He was providing other types of help as well. His entrée to Ickes—and to other high officials of Interior—was put to the use of other Congressmen. “A lot of projects were approved that Fall,” Walter Jenkins recalls. “Mr. Ickes was very cooperative.” Roosevelt had told Johnson to work through Jim Rowe, and Rowe’s entrée to other departments—and the fact that he could speak in the name of the White House—was put to the use of still others. After more than a year of struggling with the War Department bureaucracy, Martin Smith had finally secured the requisite permit for construction of an airport in his district, only to see the project snarled in WPA red tape. By making him seem ineffectual in Washington, D.C., “this delay
is not doing me any good politically,” Smith wrote Johnson on October 26. “If I could get final approval of this project by the WPA, and have it approved by President Roosevelt, before the end of the coming week, it would be a great help.” A week later, Smith received a telegram from the Munsey Building: YOUR WPA APPLICATION HAS BEEN APPROVED BY WPA AND IS AT THE WHITE HOUSE AWAITING THE PRESIDENT’S SIGNATURE. WILL DO MY BEST TO GET THIS SIGNED FOR YOU AND WIRE YOU BY MONDAY. Time was running out; Monday was the day before election, but on that day, another Western Union envelope was delivered to Smith:

HAPPY TO REPORT PRESIDENT TODAY APPROVED WORKS PROGRESS ADMINISTRATION PROJECT FIVE OUGHT OUGHT SEVEN TWO, APPROPRIATING THREE HUNDRED EIGHTY TWO THOUSAND SIX HUNDRED FIFTY EIGHT DOLLARS FOR IMPROVEMENT MOON ISLAND AIRPORT

There was help available for Congressmen now not only on projects but on personnel. A “local labor leader” in Scranton was employed by the General Accounting Office, Representative Patrick J. Boland informed Johnson; “will you kindly try to obtain [him] an increase in salary?” Another example of many requests in this area that Johnson handled had been addressed to Drewry first, by Representative John M. Houston of Kansas’ Fifth Congressional District. In a casual conversation in a corridor while the House had still been in session, Drewry had assured Houston that if a federal job for one of his constituents would help in his campaign, he would obtain it, but when Houston asked for a job for one W. W. Brown of Wichita, “who swings a lot of votes” because of his membership in a “very strong” United Commercial Travelers local, “and is out of work,” the chairman of the Congressional Campaign Committee was unable to deliver. But when his assistant, Cap Harding, appealed to Johnson for help, Johnson was able to deliver. Telephoning a bureaucrat in the Agriculture Department’s Office of Personnel, he sounded him out on what was immediately available, and persuaded him to make a call to a higher official who had a $2,400-a-year job open in the Federal Surplus Commodities Corporation. A wire went out to Houston informing him: AT REQUEST OF CONGRESSMAN LYNDON JOHNSON HAVE REQUESTED OUR REGIONAL DIRECTOR IN MILWAUKEE … TO FORWARD APPLICATION FOR EMPLOYMENT TO W. W. BROWN.

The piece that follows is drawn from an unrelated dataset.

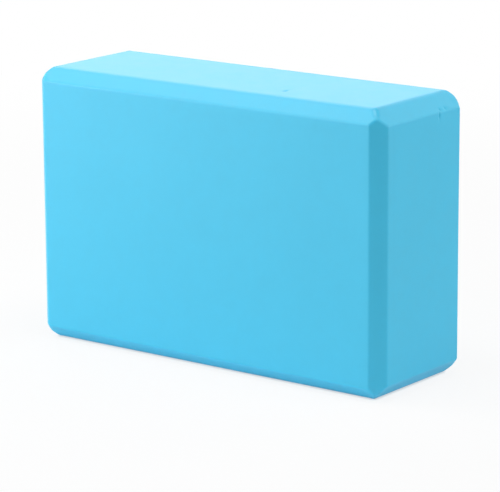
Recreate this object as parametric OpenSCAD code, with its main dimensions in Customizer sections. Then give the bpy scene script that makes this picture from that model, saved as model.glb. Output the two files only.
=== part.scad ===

In other branches of political activity in which similarly urgent appeals came in from Congressmen, Johnson was also able to help. In the same letter in which he thanked Johnson for “sympathetically” helping him with various problems, Martin Smith added: “A new problem has arisen.” This problem was a strike that had tied up lumber mills in his district, and was arousing resentment toward the New Deal, which had encouraged the new militancy in organized labor; “As you well know,” Smith wrote Johnson,
“the President, the Administration and the M.C. [Members of Congress] are given the bulk of the blame for allowing such conditions to prevail.” Although this strike could be settled only by the labor leaders in New York, and Johnson didn’t know those leaders, Tommy Corcoran did; the introductions necessary for Johnson to get them on the phone were arranged, and the very day he was informed of Smith’s “new problem,” he was able to assure the Congressman the width of a continent away that he was working on the problem: TALKED TO LUBIN AND HILLMAN TODAY, THEY ARE DOING EVERYTHING POSSIBLE ON STRIKE.